_Brief_:
Print the data that follows exactly.

# START OF Dataset excerpt

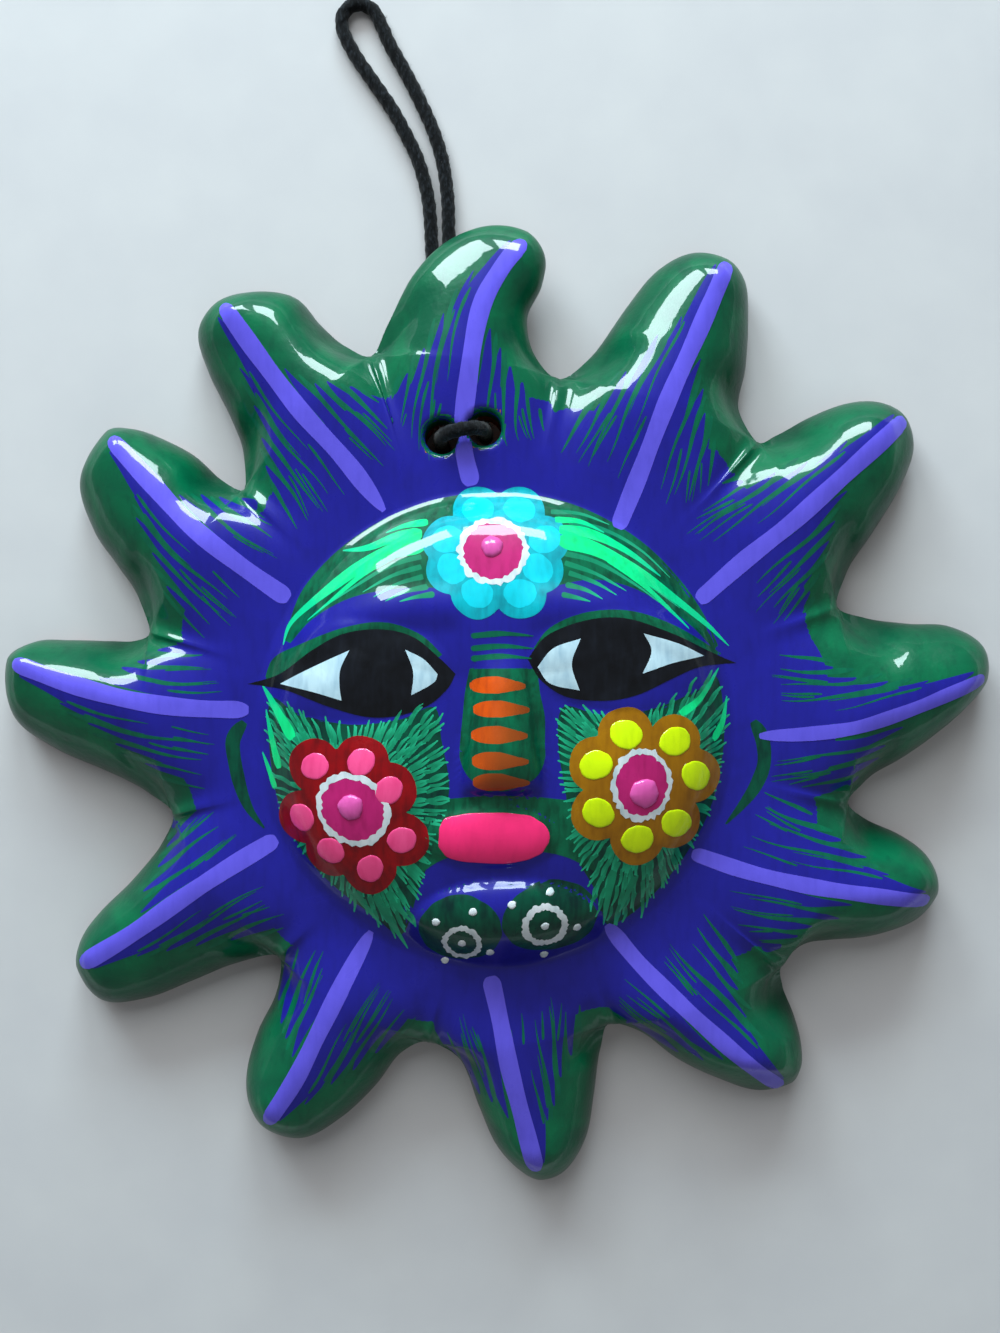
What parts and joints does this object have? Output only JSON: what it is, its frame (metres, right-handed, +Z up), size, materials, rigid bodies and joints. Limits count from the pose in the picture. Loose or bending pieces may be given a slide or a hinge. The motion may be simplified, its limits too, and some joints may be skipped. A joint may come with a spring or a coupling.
{
  "type": "painted sun wall decor",
  "caption": "Hand painted clay sun with a raised face, wavy rays round a collar and a black cord loop to hang it by.",
  "frame": {"origin": "under the middle of the sun, on the surface that it lies on, face up", "axes": "+X to the right as one looks at the face, +Y towards the sun's top and its hanging loop, +Z up out of the face"},
  "size_m": [0.178, 0.2158, 0.0311],
  "materials": {
    "painted_clay": "gloss",
    "black_cord": "matte",
    "blue_paint": "gloss",
    "lilac_paint": "gloss",
    "green_paint": "gloss",
    "leaf_green_paint": "gloss",
    "mint_paint": "gloss",
    "black_paint": "gloss",
    "white_paint": "gloss",
    "orange_paint": "gloss",
    "hot_pink_paint": "gloss",
    "pink_paint": "gloss",
    "magenta_paint": "gloss",
    "red_paint": "gloss",
    "ochre_paint": "gloss",
    "yellow_paint": "gloss",
    "turquoise_paint": "gloss",
    "cyan_paint": "gloss"
  },
  "bodies": {
    "root": {"clay_sun": "painted_clay", "hanging_loop": "black_cord", "front_stitch": "black_cord", "cord_knot": "black_cord", "ray_fields": "blue_paint", "ray_stripes": "lilac_paint", "face_field": "blue_paint", "collar_crescents": "green_paint", "forehead_ground": "green_paint", "forehead_leaves": "leaf_green_paint", "brow_lids": "green_paint", "left_eye_black": "black_paint", "left_eye_whites": "white_paint", "right_eye_black": "black_paint", "right_eye_whites": "white_paint", "nose_ground": "green_paint", "nose_bars": "orange_paint", "mouth_ground": "green_paint", "mouth_paint": "hot_pink_paint", "left_cheek_ground": "green_paint", "left_cheek_strokes": "mint_paint", "right_cheek_ground": "green_paint", "right_cheek_strokes": "mint_paint", "forehead_petals": "turquoise_paint", "forehead_dots": "cyan_paint", "forehead_ring": "white_paint", "forehead_centre": "magenta_paint", "forehead_dab": "pink_paint", "left_petals": "red_paint", "left_dots": "pink_paint", "left_ring": "white_paint", "left_centre": "magenta_paint", "left_dab": "pink_paint", "right_petals": "ochre_paint", "right_dots": "yellow_paint", "right_ring": "white_paint", "right_centre": "magenta_paint", "right_dab": "pink_paint", "chin_lobes": "green_paint", "chin_rings": "white_paint", "chin_dots": "white_paint"}
  },
  "joints": []
}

# END OF Dataset excerpt

_Completed task_:
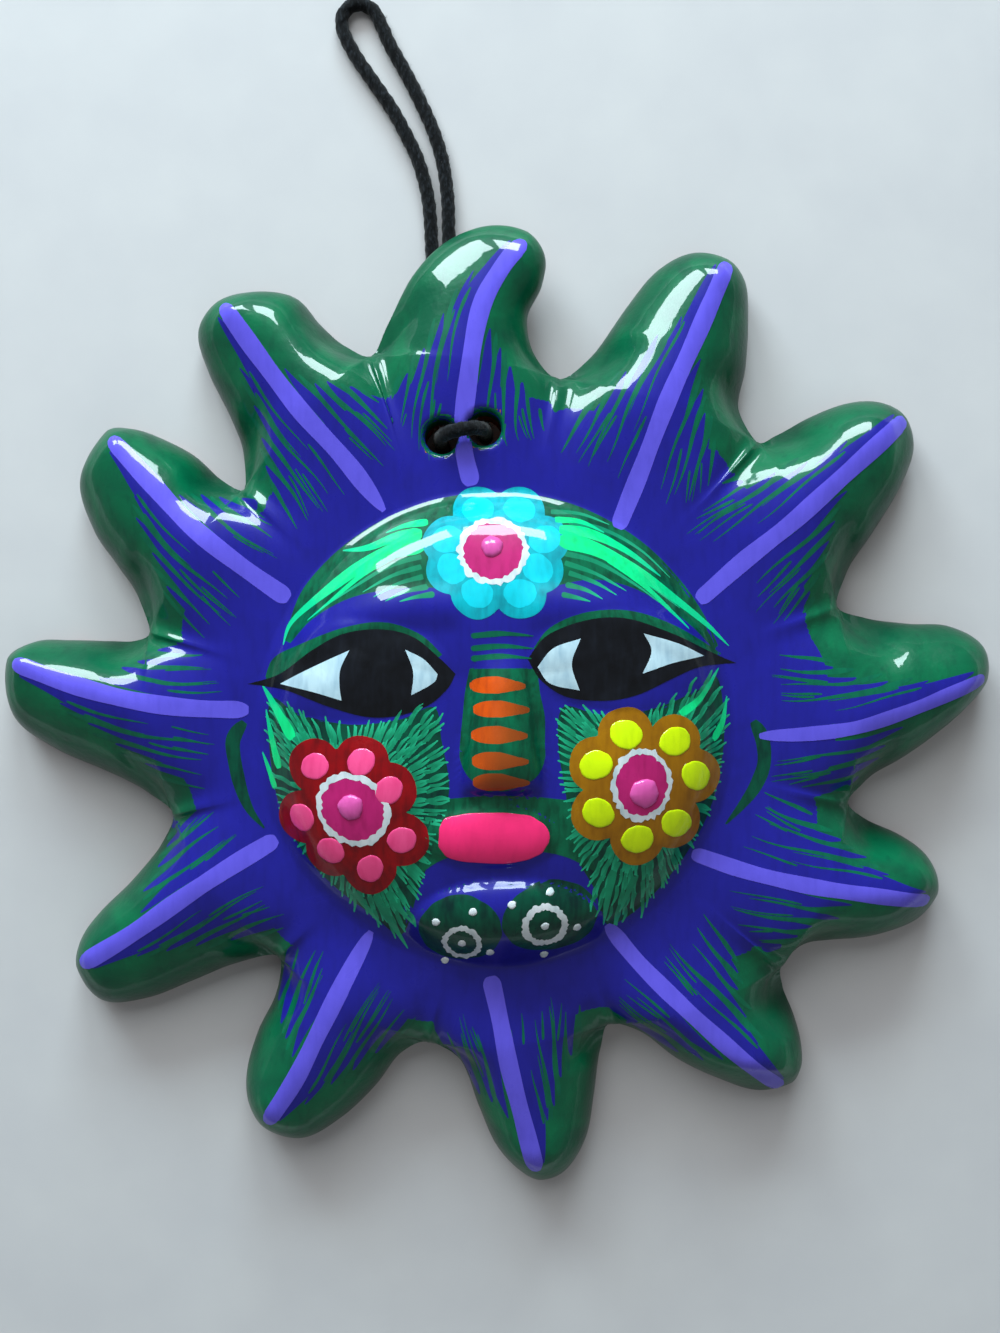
What parts and joints does this object have? Output only JSON: what it is, its frame (metres, right-handed, +Z up), size, materials, rigid bodies and joints. Limits count from the pose in the picture. Loose or bending pieces may be given a slide or a hinge. The motion may be simplified, its limits too, and some joints may be skipped. A joint may come with a spring or a coupling.
{
  "type": "painted sun wall decor",
  "caption": "Hand painted clay sun with a raised face, wavy rays round a collar and a black cord loop to hang it by.",
  "frame": {"origin": "under the middle of the sun, on the surface that it lies on, face up", "axes": "+X to the right as one looks at the face, +Y towards the sun's top and its hanging loop, +Z up out of the face"},
  "size_m": [0.178, 0.2158, 0.0311],
  "materials": {
    "painted_clay": "gloss",
    "black_cord": "matte",
    "blue_paint": "gloss",
    "lilac_paint": "gloss",
    "green_paint": "gloss",
    "leaf_green_paint": "gloss",
    "mint_paint": "gloss",
    "black_paint": "gloss",
    "white_paint": "gloss",
    "orange_paint": "gloss",
    "hot_pink_paint": "gloss",
    "pink_paint": "gloss",
    "magenta_paint": "gloss",
    "red_paint": "gloss",
    "ochre_paint": "gloss",
    "yellow_paint": "gloss",
    "turquoise_paint": "gloss",
    "cyan_paint": "gloss"
  },
  "bodies": {
    "root": {"clay_sun": "painted_clay", "hanging_loop": "black_cord", "front_stitch": "black_cord", "cord_knot": "black_cord", "ray_fields": "blue_paint", "ray_stripes": "lilac_paint", "face_field": "blue_paint", "collar_crescents": "green_paint", "forehead_ground": "green_paint", "forehead_leaves": "leaf_green_paint", "brow_lids": "green_paint", "left_eye_black": "black_paint", "left_eye_whites": "white_paint", "right_eye_black": "black_paint", "right_eye_whites": "white_paint", "nose_ground": "green_paint", "nose_bars": "orange_paint", "mouth_ground": "green_paint", "mouth_paint": "hot_pink_paint", "left_cheek_ground": "green_paint", "left_cheek_strokes": "mint_paint", "right_cheek_ground": "green_paint", "right_cheek_strokes": "mint_paint", "forehead_petals": "turquoise_paint", "forehead_dots": "cyan_paint", "forehead_ring": "white_paint", "forehead_centre": "magenta_paint", "forehead_dab": "pink_paint", "left_petals": "red_paint", "left_dots": "pink_paint", "left_ring": "white_paint", "left_centre": "magenta_paint", "left_dab": "pink_paint", "right_petals": "ochre_paint", "right_dots": "yellow_paint", "right_ring": "white_paint", "right_centre": "magenta_paint", "right_dab": "pink_paint", "chin_lobes": "green_paint", "chin_rings": "white_paint", "chin_dots": "white_paint"}
  },
  "joints": []
}